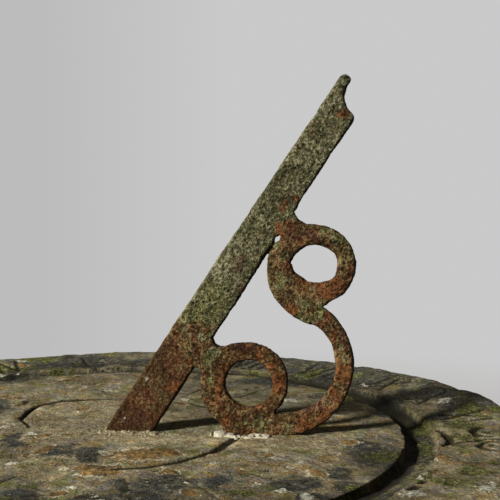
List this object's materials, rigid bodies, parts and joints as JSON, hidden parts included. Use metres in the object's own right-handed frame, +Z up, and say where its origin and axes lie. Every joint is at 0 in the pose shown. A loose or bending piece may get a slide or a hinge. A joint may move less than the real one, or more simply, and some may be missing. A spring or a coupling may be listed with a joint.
{
  "type": "stone sundial",
  "caption": "Horizontal garden sundial: a round carved stone slab with incised hour lines and numerals, and an upright iron gnomon with a scrolled support leaded into it.",
  "frame": {"origin": "centre of the stone's flat underside, on the axis of its turned circles", "axes": "+Z up, square to the dial face; +X towards the noon mark, along the gnomon; +Y towards the morning side seen from the gnomon's toe"},
  "size_m": [0.45, 0.45, 0.2474],
  "materials": {
    "stone": "weathered sandstone with lichen and algae",
    "patinated_iron": "pitted, with grey-green patina and rust at the foot",
    "rusted_iron": "pitted red-brown rust",
    "hidden_iron": "scaled, hidden in the stone",
    "lead": "dull run lead, hidden in the stone",
    "tan_mortar": "crumbly sandy mortar",
    "white_mortar": "smooth lime mortar"
  },
  "bodies": {
    "root": {"dial_slab": "stone", "gnomon_style": "patinated_iron", "gnomon_scroll": "rusted_iron", "lower_weld": "rusted_iron", "upper_weld": "rusted_iron", "scroll_pin_inner": "hidden_iron", "scroll_pin_outer": "hidden_iron", "style_lead": "lead", "scroll_lead_inner": "lead", "scroll_lead_outer": "lead", "style_mortar": "tan_mortar", "scroll_mortar_inner": "white_mortar", "scroll_mortar_outer": "white_mortar"}
  },
  "joints": []
}
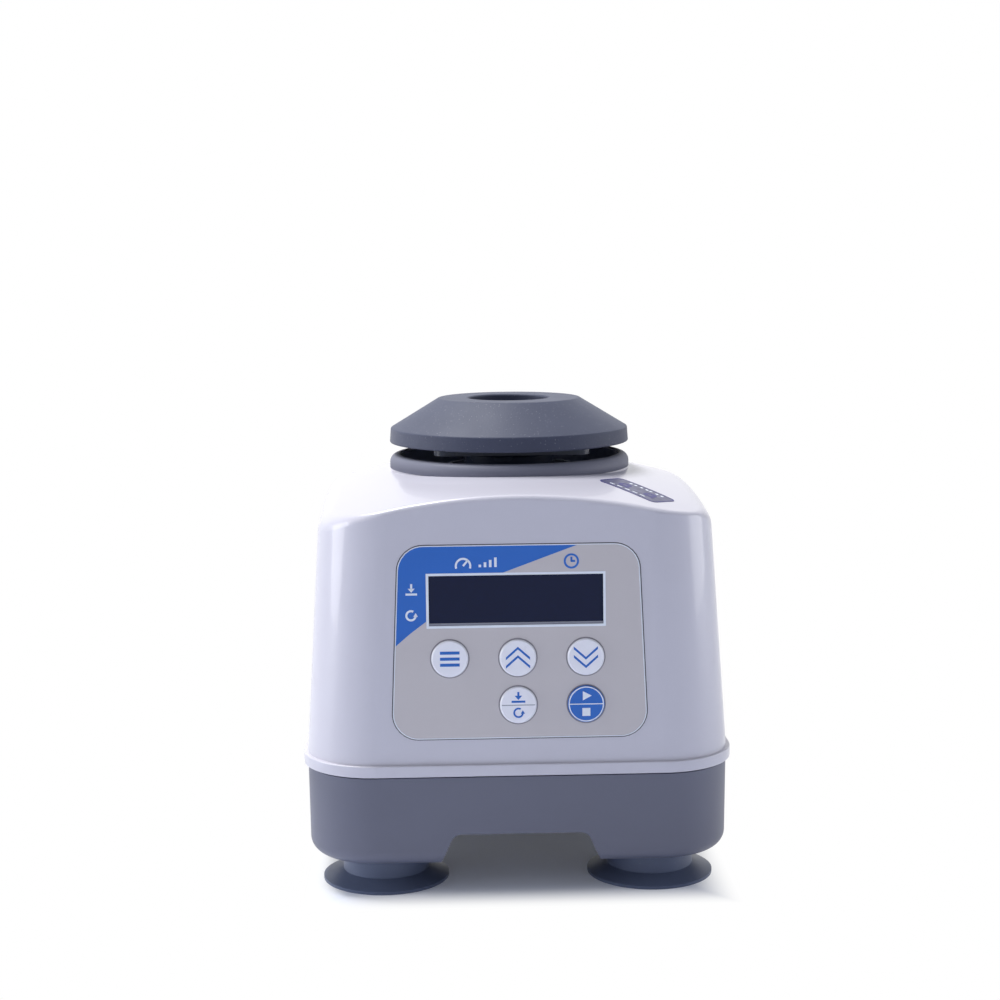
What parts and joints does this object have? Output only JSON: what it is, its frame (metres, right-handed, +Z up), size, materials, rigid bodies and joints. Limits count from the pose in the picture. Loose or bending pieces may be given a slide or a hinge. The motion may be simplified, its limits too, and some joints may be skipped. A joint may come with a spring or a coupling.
{
  "type": "vortex mixer",
  "caption": "Bench vortex mixer with a round rubber cup head on a domed square casing, a key panel with a display and suction cup feet.",
  "frame": {"origin": "on the bench, below the middle of the base", "axes": "+Z up, +X to the right seen from the front, +Y to the back"},
  "size_m": [0.1536, 0.1536, 0.1697],
  "materials": {
    "casing_plastic": "satin moulded plastic, light grey",
    "base_paint": "satin slate grey enamel",
    "head_rubber": "matte moulded rubber",
    "foot_rubber": "smooth dark rubber",
    "black_rubber": "matte rubber",
    "spring_elastomer": "cast elastomer",
    "panel_film": "printed film, silver grey and blue",
    "display_tint": "dark tinted window",
    "key_white": "satin light key",
    "key_blue": "satin blue key",
    "black_plastic": "fine textured plastic",
    "rocker_black": "gloss plastic",
    "white_plastic": "bearing plastic",
    "carrier_plastic": "moulded plastic",
    "circuit_board": "green laminate",
    "wire_cover": "cable sleeve",
    "steel": "turned steel",
    "zinc_steel": "zinc plated steel",
    "aluminium": "milled aluminium",
    "brass": "turned brass",
    "winding_copper": "copper windings on a steel core",
    "magnet_dark": "coated magnet"
  },
  "bodies": {
    "housing": {"lower_housing": "base_paint", "upper_housing": "casing_plastic", "seam_gasket": "black_rubber", "suction_cups": "foot_rubber", "foot_screws": "steel", "casing_screws": "steel", "panel_overlay": "panel_film", "display_lens": "display_tint", "display_digits": "black_plastic", "front_board": "circuit_board", "front_board_screws": "steel", "key_switches": "black_plastic", "rear_panel": "black_plastic", "rear_panel_screws": "steel", "power_jack": "black_plastic", "power_switch": "black_plastic", "guide_posts": "steel", "guide_post_screws": "steel", "stop_collars": "brass", "stop_screws": "steel", "press_sensor": "black_plastic", "sensor_bracket": "aluminium", "ballast_plate": "steel", "ballast_screws": "steel", "main_board": "circuit_board", "board_standoffs": "brass", "main_board_screws": "steel", "board_parts": "black_plastic", "heat_sink": "aluminium", "power_lead": "wire_cover", "motor_lead": "wire_cover", "return_springs": "spring_elastomer"},
    "carriage": {"motor_plate": "aluminium", "guide_bushes": "white_plastic", "motor_can": "zinc_steel", "motor_end_cap": "aluminium", "motor_bearings": "steel", "motor_stator": "winding_copper", "motor_screws": "steel", "press_flag": "steel", "flex_posts": "black_rubber"},
    "rotor": {"motor_shaft": "steel", "rotor_magnet": "magnet_dark", "eccentric_hub": "steel", "hub_set_screw": "steel", "counterweight": "zinc_steel", "crank_inner_races": "steel", "crank_screw": "steel"},
    "head": {"rubber_head": "head_rubber", "head_carrier": "carrier_plastic", "orbit_plate": "aluminium", "orbit_plate_screws": "steel", "crank_outer_races": "steel"},
    "key_menu": {"key_menu": "key_white"},
    "key_up": {"key_up": "key_white"},
    "key_down": {"key_down": "key_white"},
    "key_touch": {"key_touch": "key_white"},
    "key_start": {"key_start": "key_blue"},
    "rocker": {"power_rocker": "rocker_black"}
  },
  "joints": [
    {"name": "carriage_press", "type": "slide", "parent": "housing", "child": "carriage", "axis": [0, 0, -1], "range_m": [0, 0.002], "stiffness_N_per_m": 4000, "springref_m": -0.005, "deforming": ["return_springs", "motor_lead"]},
    {"name": "rotor_spin", "type": "hinge", "parent": "carriage", "child": "rotor", "pos_m": [0, 0, 0.1], "axis": [0, 0, 1], "continuous": true},
    {"name": "head_orbit", "type": "hinge", "parent": "rotor", "child": "head", "pos_m": [0, 0.002, 0.14], "axis": [0, 0, 1], "continuous": true},
    {"name": "key_menu_press", "type": "slide", "parent": "housing", "child": "key_menu", "axis": [0, 0.9981, -0.0619], "range_m": [0, 0.0004], "stiffness_N_per_m": 1500, "springref_m": -0.0005},
    {"name": "key_up_press", "type": "slide", "parent": "housing", "child": "key_up", "axis": [0, 0.9981, -0.0619], "range_m": [0, 0.0004], "stiffness_N_per_m": 1500, "springref_m": -0.0005},
    {"name": "key_down_press", "type": "slide", "parent": "housing", "child": "key_down", "axis": [0, 0.9981, -0.0619], "range_m": [0, 0.0004], "stiffness_N_per_m": 1500, "springref_m": -0.0005},
    {"name": "key_touch_press", "type": "slide", "parent": "housing", "child": "key_touch", "axis": [0, 0.9981, -0.0619], "range_m": [0, 0.0004], "stiffness_N_per_m": 1500, "springref_m": -0.0005},
    {"name": "key_start_press", "type": "slide", "parent": "housing", "child": "key_start", "axis": [0, 0.9981, -0.0619], "range_m": [0, 0.0004], "stiffness_N_per_m": 1500, "springref_m": -0.0005},
    {"name": "rocker_tip", "type": "hinge", "parent": "housing", "child": "rocker", "pos_m": [-0.026, 0.06905, 0.06568], "axis": [0, -0.0619, 0.9981], "range_deg": [0, 14]}
  ],
  "couplings": [
    {"joint": "head_orbit", "follows": "rotor_spin", "ratio": -1}
  ]
}
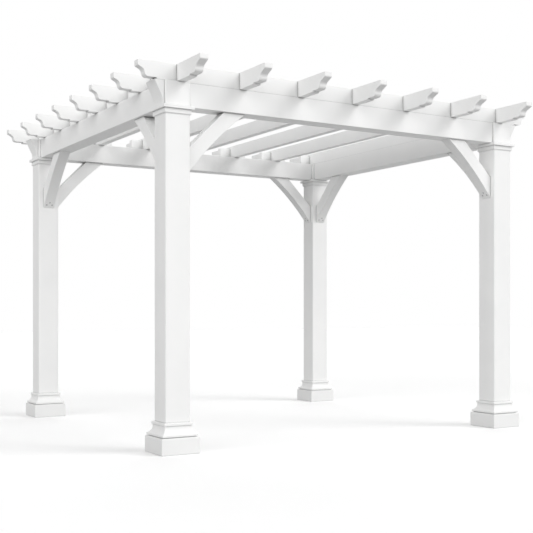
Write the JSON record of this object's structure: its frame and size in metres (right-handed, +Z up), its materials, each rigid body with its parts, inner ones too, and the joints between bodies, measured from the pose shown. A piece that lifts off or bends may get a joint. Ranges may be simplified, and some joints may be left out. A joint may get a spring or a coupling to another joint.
{
  "type": "garden pergola",
  "caption": "Free-standing square garden pergola in white vinyl: boxed posts on moulded plinths, beams with curved knee braces, and ogee-tailed rafters.",
  "frame": {"origin": "centre of the pergola on the ground, under the middle of its roof", "axes": "+X to the right along the front, +Y to the back, +Z up"},
  "size_m": [3.192, 3.2, 2.374],
  "materials": {
    "post_vinyl": "satin",
    "trim_vinyl": "satin",
    "beam_vinyl": "satin",
    "brace_vinyl": "satin",
    "rafter_vinyl": "satin"
  },
  "bodies": {
    "root": {"post_front_left": "post_vinyl", "plinth_front_left": "trim_vinyl", "base_moulding_front_left": "trim_vinyl", "collar_front_left": "trim_vinyl", "beam_end_front_left": "beam_vinyl", "brace_front_left_x": "brace_vinyl", "brace_front_left_y": "brace_vinyl", "post_front_right": "post_vinyl", "plinth_front_right": "trim_vinyl", "base_moulding_front_right": "trim_vinyl", "collar_front_right": "trim_vinyl", "beam_end_front_right": "beam_vinyl", "brace_front_right_x": "brace_vinyl", "brace_front_right_y": "brace_vinyl", "post_back_left": "post_vinyl", "plinth_back_left": "trim_vinyl", "base_moulding_back_left": "trim_vinyl", "collar_back_left": "trim_vinyl", "beam_end_back_left": "beam_vinyl", "brace_back_left_x": "brace_vinyl", "brace_back_left_y": "brace_vinyl", "post_back_right": "post_vinyl", "plinth_back_right": "trim_vinyl", "base_moulding_back_right": "trim_vinyl", "collar_back_right": "trim_vinyl", "beam_end_back_right": "beam_vinyl", "brace_back_right_x": "brace_vinyl", "brace_back_right_y": "brace_vinyl", "beam_front": "beam_vinyl", "beam_back": "beam_vinyl", "beam_left": "beam_vinyl", "beam_right": "beam_vinyl", "rafter_1": "rafter_vinyl", "rafter_2": "rafter_vinyl", "rafter_3": "rafter_vinyl", "rafter_4": "rafter_vinyl", "rafter_5": "rafter_vinyl", "rafter_6": "rafter_vinyl", "rafter_7": "rafter_vinyl", "front_cross_board": "rafter_vinyl", "cross_tails_left": "rafter_vinyl", "cross_tails_right": "rafter_vinyl", "spacer_blocks": "rafter_vinyl"}
  },
  "joints": []
}
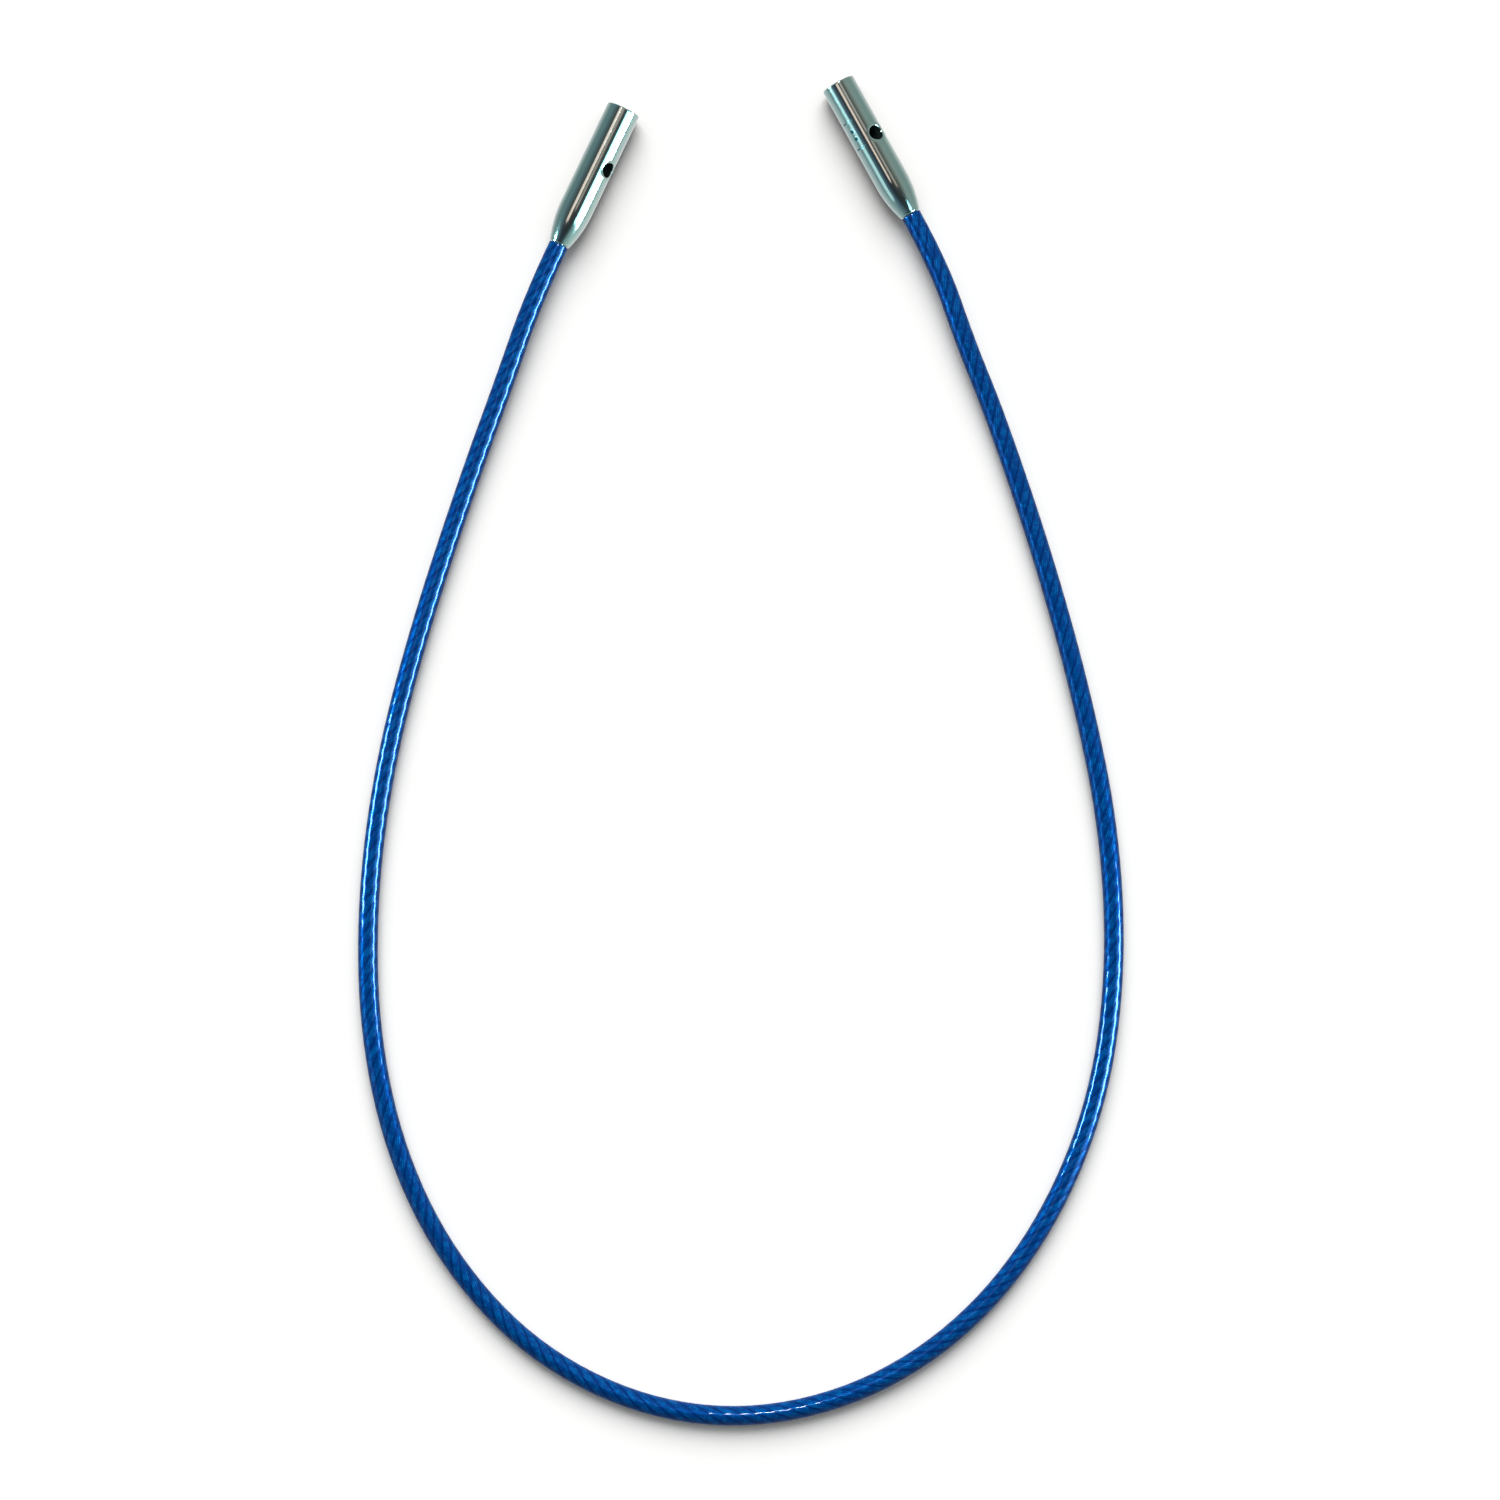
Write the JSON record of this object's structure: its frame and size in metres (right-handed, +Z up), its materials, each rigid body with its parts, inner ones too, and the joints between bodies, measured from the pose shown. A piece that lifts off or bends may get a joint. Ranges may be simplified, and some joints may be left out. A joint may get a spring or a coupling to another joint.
{
  "type": "interchangeable circular knitting needle cable",
  "caption": "Short coated steel cable of a circular knitting needle, laid in an open loop, with a swivelling screw connector at each end.",
  "frame": {"origin": "on the table, midway between the two connectors", "axes": "+Z up from the table; +Y from the loop towards the connectors' mouths; +X from the left connector to the right one"},
  "size_m": [0.054, 0.0951, 0.0024],
  "materials": {
    "polished_steel": "mirror-polished turned stainless steel",
    "swaged_steel": "dull swaged stainless steel",
    "stranded_steel": "bright drawn wire, twisted",
    "blue_nylon": "glossy tinted clear nylon"
  },
  "bodies": {
    "cable": {"cable_jacket": "blue_nylon", "cable_core": "stranded_steel", "left_end_stop": "swaged_steel", "right_end_stop": "swaged_steel"},
    "left_connector": {"left_connector": "polished_steel"},
    "right_connector": {"right_connector": "polished_steel"}
  },
  "joints": [
    {"name": "left_swivel", "type": "hinge", "parent": "cable", "child": "left_connector", "pos_m": [-0.01233, -0.0057, 0.0012], "axis": [0.4321, 0.9018, 0], "continuous": true},
    {"name": "right_swivel", "type": "hinge", "parent": "cable", "child": "right_connector", "pos_m": [0.01238, -0.00361, 0.0012], "axis": [-0.4865, 0.8737, 0], "continuous": true}
  ]
}
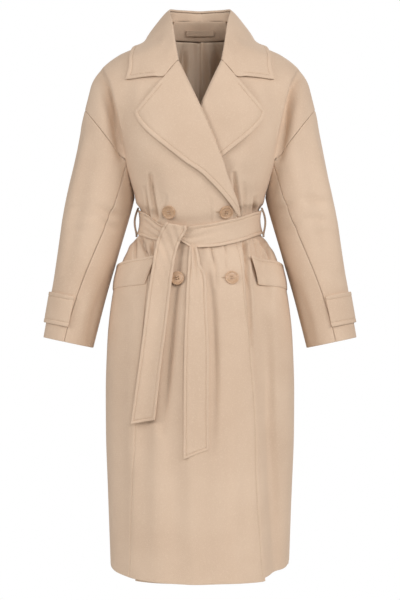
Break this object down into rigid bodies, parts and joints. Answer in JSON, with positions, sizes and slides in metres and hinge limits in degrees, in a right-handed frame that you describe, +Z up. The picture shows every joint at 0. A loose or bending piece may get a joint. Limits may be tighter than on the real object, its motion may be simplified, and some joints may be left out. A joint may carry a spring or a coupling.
{
  "type": "long wrap coat",
  "caption": "Double-breasted long wool coat with wide notched lapels, tied cloth belt, slanted welt pockets and cuff tabs, filled out as if worn.",
  "frame": {"origin": "between the shoulders at the height of the side neck points, on the middle of the coat", "axes": "+Z up, the front faces -Y, +X towards the wearer's left"},
  "size_m": [0.6548, 0.3356, 1.1896],
  "materials": {
    "coat_cloth": "soft brushed wool cloth, camel",
    "lining": "smooth woven lining, a shade darker",
    "buttons": "satin horn-coloured resin"
  },
  "bodies": {
    "root": {"back": "coat_cloth", "back_lining": "lining", "belt_loop_left": "coat_cloth", "belt_loop_right": "coat_cloth", "belt_round": "coat_cloth", "belt_tail_over": "coat_cloth", "belt_tail_under": "coat_cloth", "belt_wrap": "coat_cloth", "button_lower_left": "buttons", "button_lower_right": "buttons", "button_upper_left": "buttons", "button_upper_right": "buttons", "collar_fall": "coat_cloth", "collar_stand": "coat_cloth", "cuff_tab_left": "coat_cloth", "cuff_tab_right": "coat_cloth", "front_left": "coat_cloth", "front_right": "coat_cloth", "hanger_loop": "coat_cloth", "lapel_left": "coat_cloth", "lapel_right": "coat_cloth", "neck_facing": "coat_cloth", "pocket_welt_left": "coat_cloth", "pocket_welt_right": "coat_cloth", "side_front_right": "coat_cloth", "sleeve_under_left": "coat_cloth", "sleeve_under_right": "coat_cloth", "sleeve_upper_left": "coat_cloth", "sleeve_upper_right": "coat_cloth"}
  },
  "joints": []
}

* * *

■ **Given request**
Reproduce only the lines between the line containing "Break this object" and the last line of the records, those two lines included, exactly.

■ **Result below**
Break this object down into rigid bodies, parts and joints. Answer in JSON, with positions, sizes and slides in metres and hinge limits in degrees, in a right-handed frame that you describe, +Z up. The picture shows every joint at 0. A loose or bending piece may get a joint. Limits may be tighter than on the real object, its motion may be simplified, and some joints may be left out. A joint may carry a spring or a coupling.
{
  "type": "long wrap coat",
  "caption": "Double-breasted long wool coat with wide notched lapels, tied cloth belt, slanted welt pockets and cuff tabs, filled out as if worn.",
  "frame": {"origin": "between the shoulders at the height of the side neck points, on the middle of the coat", "axes": "+Z up, the front faces -Y, +X towards the wearer's left"},
  "size_m": [0.6548, 0.3356, 1.1896],
  "materials": {
    "coat_cloth": "soft brushed wool cloth, camel",
    "lining": "smooth woven lining, a shade darker",
    "buttons": "satin horn-coloured resin"
  },
  "bodies": {
    "root": {"back": "coat_cloth", "back_lining": "lining", "belt_loop_left": "coat_cloth", "belt_loop_right": "coat_cloth", "belt_round": "coat_cloth", "belt_tail_over": "coat_cloth", "belt_tail_under": "coat_cloth", "belt_wrap": "coat_cloth", "button_lower_left": "buttons", "button_lower_right": "buttons", "button_upper_left": "buttons", "button_upper_right": "buttons", "collar_fall": "coat_cloth", "collar_stand": "coat_cloth", "cuff_tab_left": "coat_cloth", "cuff_tab_right": "coat_cloth", "front_left": "coat_cloth", "front_right": "coat_cloth", "hanger_loop": "coat_cloth", "lapel_left": "coat_cloth", "lapel_right": "coat_cloth", "neck_facing": "coat_cloth", "pocket_welt_left": "coat_cloth", "pocket_welt_right": "coat_cloth", "side_front_right": "coat_cloth", "sleeve_under_left": "coat_cloth", "sleeve_under_right": "coat_cloth", "sleeve_upper_left": "coat_cloth", "sleeve_upper_right": "coat_cloth"}
  },
  "joints": []
}